Experimental Paradigm:

• Task: A "color foraging" visual search task. Observers had to locate a circular target (0.5° diameter) embedded in a variegated background composed of 10,000 overlapping ellipses.
• Stimuli:
  • Backgrounds: Two distinct chromatic axes were tested to simulate different natural environments:
    1. -45° Axis (Bluish-Yellowish): Simulating arid or panoramic scenes (roughly 135°–315° in DKL space).
    2. 90° Axis (Purple to Yellow-Green): Simulating lush foliage, corresponding to the S-cone isolating (tritan) axis (90°–270° in DKL space).
  • Targets: Varied in hue (8 angles) and contrast (4 levels) relative to the background.
• Filter Simulation: Instead of wearing the glasses (which would alter monitor spectra unpredictably), the study simulated the EnChroma SuperX® filter.
  • Naturalistic Munsell reflectance spectra were modeled.
  • Filter transmittance was applied to these spectra.
  • The resulting cone responses were calculated and mapped back to the monitor's RGB values, ensuring mean luminance and chromaticity were normalized (von Kries adaptation) to isolate the effects of spectral filtering.

Procedure & Analysis:

• Observers performed the search task under "No Filter" and "Simulated Filter" conditions.
• Dependent Variable: Reaction Time (RT), transformed into Speed ($1/RT$) to normalize the skewed distribution.
• Statistical Modeling: Nonlinear Mixed-Effects (NLME) models using a Michaelis-Menten function were fitted to analyze the relationship between Target-Background Distance (TBD) and search speed.

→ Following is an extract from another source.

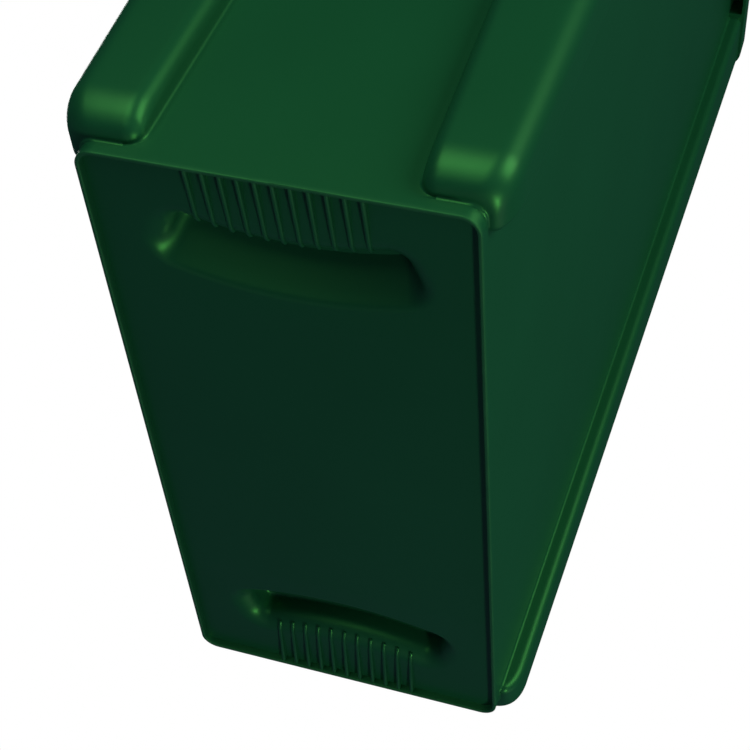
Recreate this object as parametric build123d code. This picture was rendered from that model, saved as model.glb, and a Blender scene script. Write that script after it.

TBD was calculated in both cone-opponent space and the perceptually uniform CIELAB space.

3. Key Contributions

1. Extension to Normal Vision: The study shifts the focus from color deficiency to normal trichromacy, demonstrating that spectral filters can alter performance even in observers with standard color vision.
2. Context-Dependent Efficacy: It establishes that the benefit of color-enhancing filters is not universal; it is highly dependent on the chromatic statistics of the background environment.
3. Perceptual vs. Physical Contrast: The paper highlights a critical dissociation between physical cone-opponent contrasts and perceptual salience. It demonstrates that CIELAB (a perceptual color space) is a superior predictor of search performance than raw cone-opponent distances, particularly regarding the "warm-cool" (blue-yellow) bias in human vision.
4. Mechanism of Action: It clarifies that filters enhance salience by increasing the perceptual distance between target and background, but only if the filter does not simultaneously enhance the background noise to the same degree.

4. Key Results

• -45° Background (Bluish-Yellowish):

  • Result: Search times were significantly faster with the filter simulation.
  • Mechanism: The filter increased the chromatic contrast of targets relative to the background without significantly altering the background itself. In CIELAB space, the perceptual distance (TBD) between target and background increased, leading to faster detection.
  • Statistical Significance: The filter significantly reduced the semi-saturation constant ($\zeta$) in the NLME model ($p < 0.001$), indicating improved efficiency in detecting targets at lower contrasts.

• 90° Background (Purple-Yellow-Green):

  • Result: No significant difference in search times between filter and no-filter conditions.
  • Mechanism: While the filter increased physical cone-opponent contrast, it also rotated and expanded the background's perceptual gamut. In CIELAB space, the filter enhanced the background's salience nearly as much as the targets, effectively canceling out the benefit. The "signal-to-noise" ratio did not improve.
  • Statistical Significance: The filter effect on the semi-saturation constant was negligible and not statistically significant for this condition.

• Baseline Differences:

  • Search was inherently faster on the -45° (blue-yellow) background than the 90° background, consistent with previous findings that human vision is less sensitive to the blue-yellow axis (likely due to adaptation to natural scene statistics).

5. Significance and Implications

• Ecological Validity: The findings suggest that color-enhancing filters are most effective in environments where the background is dominated by the blue-yellow axis (e.g., arid landscapes, sky/earth contrasts) but may offer little benefit in lush, green-dominated environments where the filter enhances the background noise.
• Design Principles: The study argues that future filter designs should be optimized for specific environmental contexts and observer goals. A "one-size-fits-all" filter may fail if it amplifies background noise in specific spectral regions (like the S-cone axis).
• Theoretical Insight: The results challenge simple models of color coding based solely on independent LvsM and SvsLM channels. The strong dependence on CIELAB metrics suggests that higher-level perceptual mechanisms and adaptation states (specifically the desensitization to the dominant blue-yellow axis) play a crucial role in determining salience.
• Applications: These insights are relevant not only for eyewear but also for wide-gamut lighting and display technologies, suggesting that enhancing color contrast requires careful consideration of the background spectrum to avoid masking target salience.

In conclusion, the paper demonstrates that while spectral notch filters can enhance visual performance for normal trichromats, their efficacy is contingent on the specific chromatic structure of the visual environment and is best predicted by perceptual color spaces rather than physical cone contrasts.